Alejandro Hernandez, a top economist at the Instituto Tecnologico Autonomo de Mexico, said, "Nobody has any really perfect defenses. This is the challenge of the smaller economies in a globalized world."
In 1994, the region's problems were largely self-inflicted, and the United States, then growing robustly, and the International Monetary Fund were ready to step in with loans to help. Now Latin America is paying for mistakes made in Moscow and Tokyo, which rattled the markets and also sent prices for many key Latin commodities, like wheat and oil, to their lowest real rates in decades. And neither the United States nor the cash-strapped IMF can do much to rescue any country here.
Mexico has done the most to clean up since 1994. Although the peso has slipped (it recovered slightly Monday to 10.02 cents, up .4 percent), most analysts believe it is fairly valued. Oil revenues make up 37 percent of the government's income, and President Ernesto Zedillo responded quickly to the drop in petroleum prices by slashing the federal budget three times, maintaining a modest deficit of about 1.25 per cent of the gross domestic product.
Growth, which boomed in the first half of the year, is expected to slow through next year but remain healthy. The government is still promising growth of more than 5 per cent this year, but economists have revised their estimates down to 4 percent to a low of 2.3 percent, by Bursametrica Management in Mexico City.
Interest rates climbed Monday to 38 percent for the overnight Cete. But after the drubbing that Mexican banks and indebted citizens took in 1994, far fewer loans are out there now. Foreign reserves have remained at record highs, with the influx of long-term investment in factories and infrastructure, which now accounts for about 70 percent of all foreign investment, helping to keep them there.
Mexico's big weak spot is its ailing banking system. The national Congress, which will open a new session next week, remains angrily divided about how to pay for an multibillion dollar bank bailout. On Sunday, 3 million Mexicans turned out to vote against the government's proposal in a symbolic referendum organized by an opposition party, the Party of the Democratic Revolution.
"This is very far from classifying as a crisis," said Jonathan Heath, an economist with LatinSource Mexico. "There is a lot of noise, a psychological crisis. But while the financial markets are reflecting what is happening in the rest of the world, the real economy continues to grow."

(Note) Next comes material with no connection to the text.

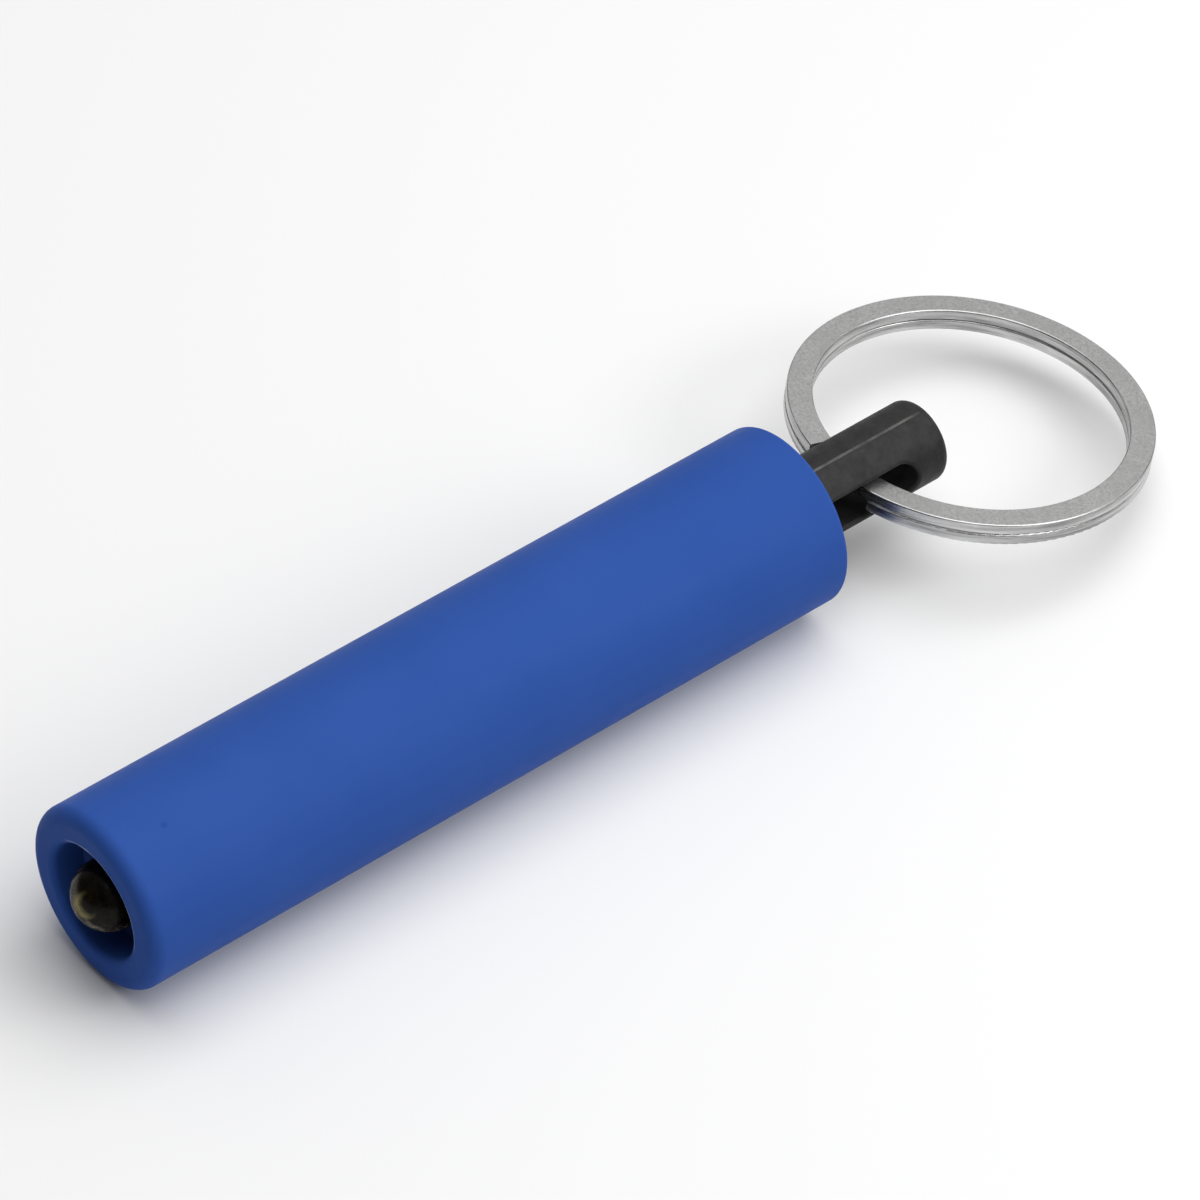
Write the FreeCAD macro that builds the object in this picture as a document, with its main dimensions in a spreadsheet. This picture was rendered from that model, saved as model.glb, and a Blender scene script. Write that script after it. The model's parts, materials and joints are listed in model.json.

Elsewhere, political factors are central. At the outset of the Asian financial crisis last October, Brazil President Fernando Henrique Cardoso marshaled through a package of reforms that doubled interest rates and imposed steep tax increases and spending cuts. But the fiscal deficit remains at nearly 7 percent of the economy. The Brazilian currency, called the real, is traded within a fixed band and is said by analysts to be overvalued by at least 10 percent. The Central Bank said that $7.7 billion left the country in the four weeks before Aug. 28.
But Cardoso appears to determined to forestall any devaluation and even cut interest rates, at least until after the Oct. 4 elections. Polls show that he is likely to win a second four-year term easily in the first round. Brazil has huge foreign reserves of about $72 billion, and several valuable government properties to sell in a crunch.
"We are going to face this crisis, as always, calmly without any new package, without any scares," Cardoso told reporters in a brief appearance Friday.
Venezuela faces the most severe problems, analysts say, primarily because neither of the two most prominent candidates in presidential elections in December hold much promise of bringing tough solutions to a wayward economy. The front-runner, Hugo Chavez, 44, is running on a populist platform of broadside repudiation of the country's political elite for years of economic instability.
Another contender is a former Miss Universe, Irene Saez, who is 36 and has no experience in economics.
Venezuela has done little to reduce its dependence on petroleum, which accounts for three-quarters of all exports.
In the longer term, economists are worried that investors' confidence will be so shattered by a new round of losses in the emerging markets that Latin countries will have trouble returning to the international markets for help to pay their debts next year.
"It may be a long time before investors can differentiate and say that Brazil is different from Russia. We could be in for a period when nobody is willing to touch the emerging markets," said Sylvia Maxfield, an emerging markets strategist at Lehman Brothers.